Who discovered Spitsbergen? And why is it important?

Norwegians, Russians and the Dutch claim to be the ones who discovered the archipelago.
Since the 1800s Norwegian historians have claimed that Vikings, who were active in the surrounding area, were the first to discover the archipelago in around 1194. These historians refer to maps where “Svalbardi” was mentioned as a four days sail away from Iceland. However, no physical evidence has been found by archaeologists in support of this theory.

Russian historians claim the Pomors, hunters and fishers from the north of Russia and active in the Arctic regions, were the ones who discovered the region and had hunting stations as early as the 1400s. Pomors were the first Russian trappers and thought they had reached Greenland when they were on Spitsbergen. They considered it one island and called it “Grumund”, meaning ‘big rounded snowball’ in old Russian. Nowadays many Russians call it Spitsbergen, although the people from the northern part of Russia still call it Grumund. As with the Viking claim, no historical or archeological physical evidence can be found to support this hypothesis.
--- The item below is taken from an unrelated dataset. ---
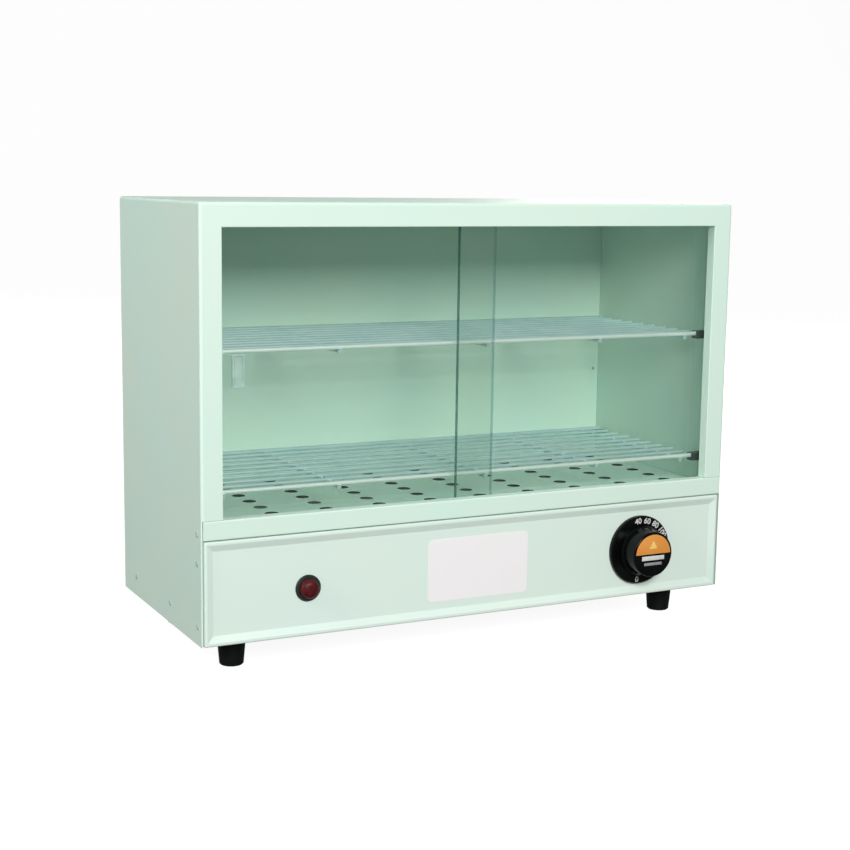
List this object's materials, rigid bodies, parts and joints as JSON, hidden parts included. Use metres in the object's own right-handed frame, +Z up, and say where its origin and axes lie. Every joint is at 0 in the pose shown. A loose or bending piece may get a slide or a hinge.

The earliest recorded encounter with the region was in 1596 by the Dutch explorer Willem Barentsz and his team of explorers, on their way to China. His first experience in Spitsbergen was with a troublesome polar bear, after which one of the islands was named ‘Beer Eyland” (Bjørnøya). Afterwards they reached Spitsbergen somewhere in the northwest, naming it “Spitsbergen”, after the pointed mountains.

He then travelled further east and had to spend winter on the north coast of Novaya Zemla during which time several men, including Barentsz himself, died. The others made it back to Holland. Remains of the hut they spent the winter in on Novaya Zemlya have been found, but there are no archeological traces dating back to Barentsz’ visit to Spitsbergen.

Why is naming important? Some claim the Norwegians renamed Spitsbergen ‘Svalbard’ in 1967 for political reasons – it is easier to dig for and claim resources like oil from the region if it appears to be Norwegian.